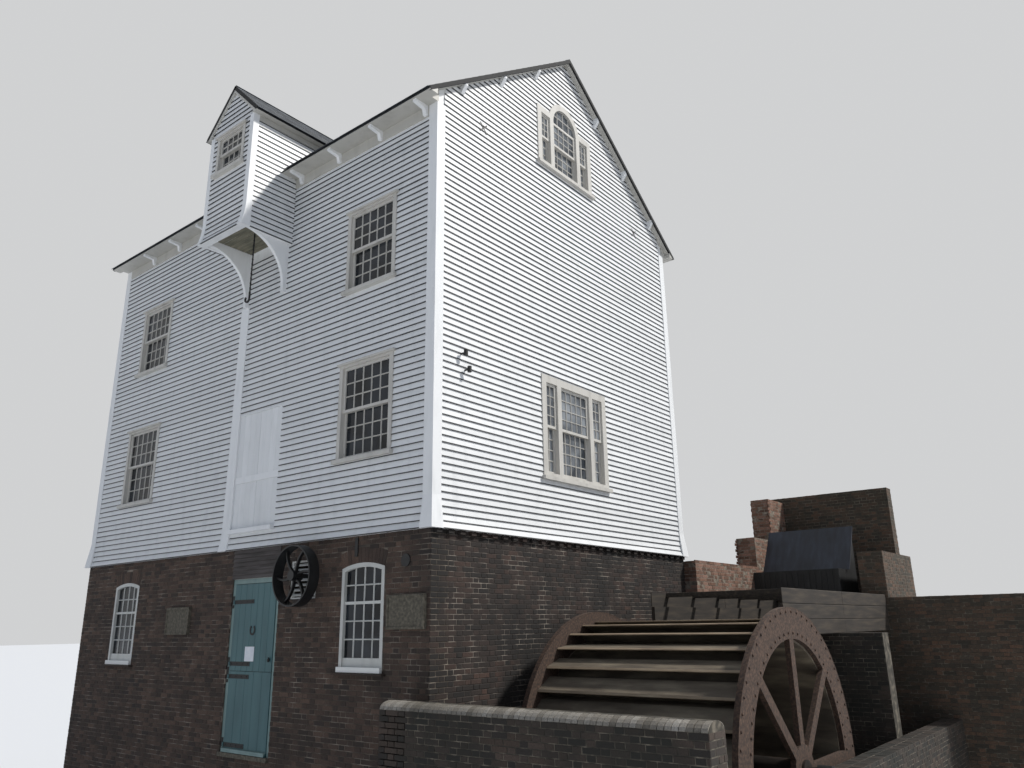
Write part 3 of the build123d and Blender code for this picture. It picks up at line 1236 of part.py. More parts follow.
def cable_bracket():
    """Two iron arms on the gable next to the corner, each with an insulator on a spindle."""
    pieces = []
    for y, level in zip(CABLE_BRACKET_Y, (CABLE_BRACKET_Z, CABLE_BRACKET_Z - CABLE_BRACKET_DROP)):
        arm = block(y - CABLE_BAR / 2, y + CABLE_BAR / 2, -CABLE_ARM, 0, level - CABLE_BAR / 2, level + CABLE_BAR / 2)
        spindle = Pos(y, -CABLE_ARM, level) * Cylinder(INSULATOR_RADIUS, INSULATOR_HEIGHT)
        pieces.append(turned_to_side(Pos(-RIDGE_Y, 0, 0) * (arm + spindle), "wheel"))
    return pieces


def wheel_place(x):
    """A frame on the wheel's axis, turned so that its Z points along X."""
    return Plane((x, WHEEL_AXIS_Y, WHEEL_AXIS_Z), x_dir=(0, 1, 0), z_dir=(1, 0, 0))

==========

_WORK INSTRUCTIONS_: Return the listing above in its exact form.

_COMPLETED EXERCISE_:
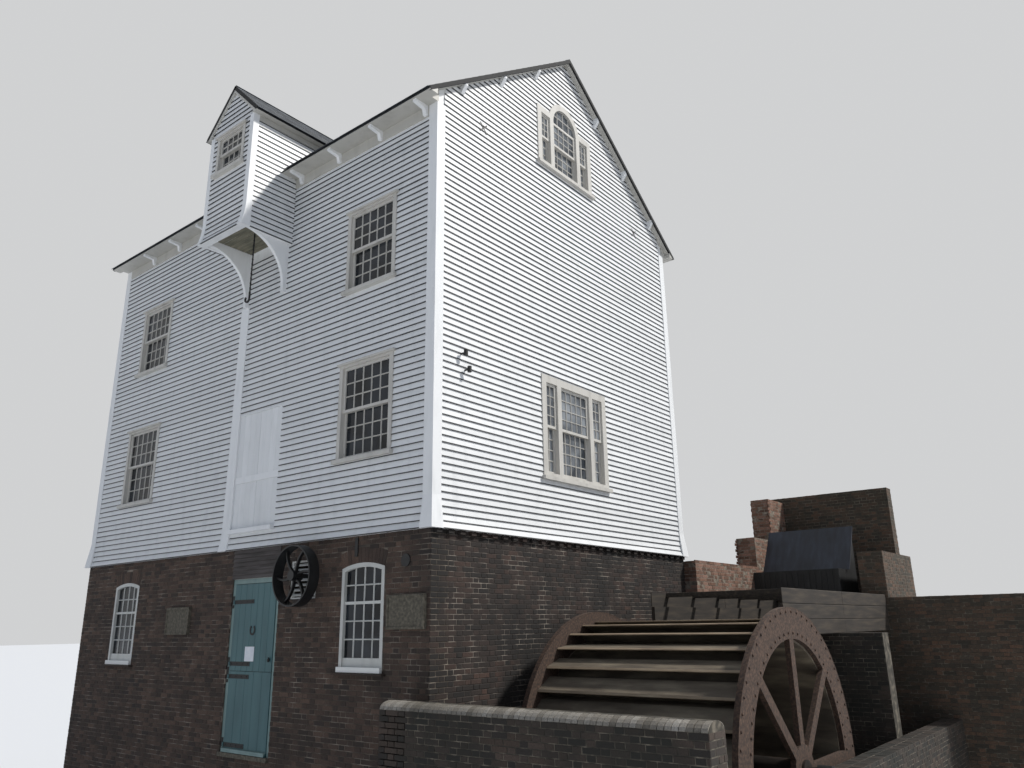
Write part 3 of the build123d and Blender code for this picture. It picks up at line 1236 of part.py. More parts follow.
def cable_bracket():
    """Two iron arms on the gable next to the corner, each with an insulator on a spindle."""
    pieces = []
    for y, level in zip(CABLE_BRACKET_Y, (CABLE_BRACKET_Z, CABLE_BRACKET_Z - CABLE_BRACKET_DROP)):
        arm = block(y - CABLE_BAR / 2, y + CABLE_BAR / 2, -CABLE_ARM, 0, level - CABLE_BAR / 2, level + CABLE_BAR / 2)
        spindle = Pos(y, -CABLE_ARM, level) * Cylinder(INSULATOR_RADIUS, INSULATOR_HEIGHT)
        pieces.append(turned_to_side(Pos(-RIDGE_Y, 0, 0) * (arm + spindle), "wheel"))
    return pieces


def wheel_place(x):
    """A frame on the wheel's axis, turned so that its Z points along X."""
    return Plane((x, WHEEL_AXIS_Y, WHEEL_AXIS_Z), x_dir=(0, 1, 0), z_dir=(1, 0, 0))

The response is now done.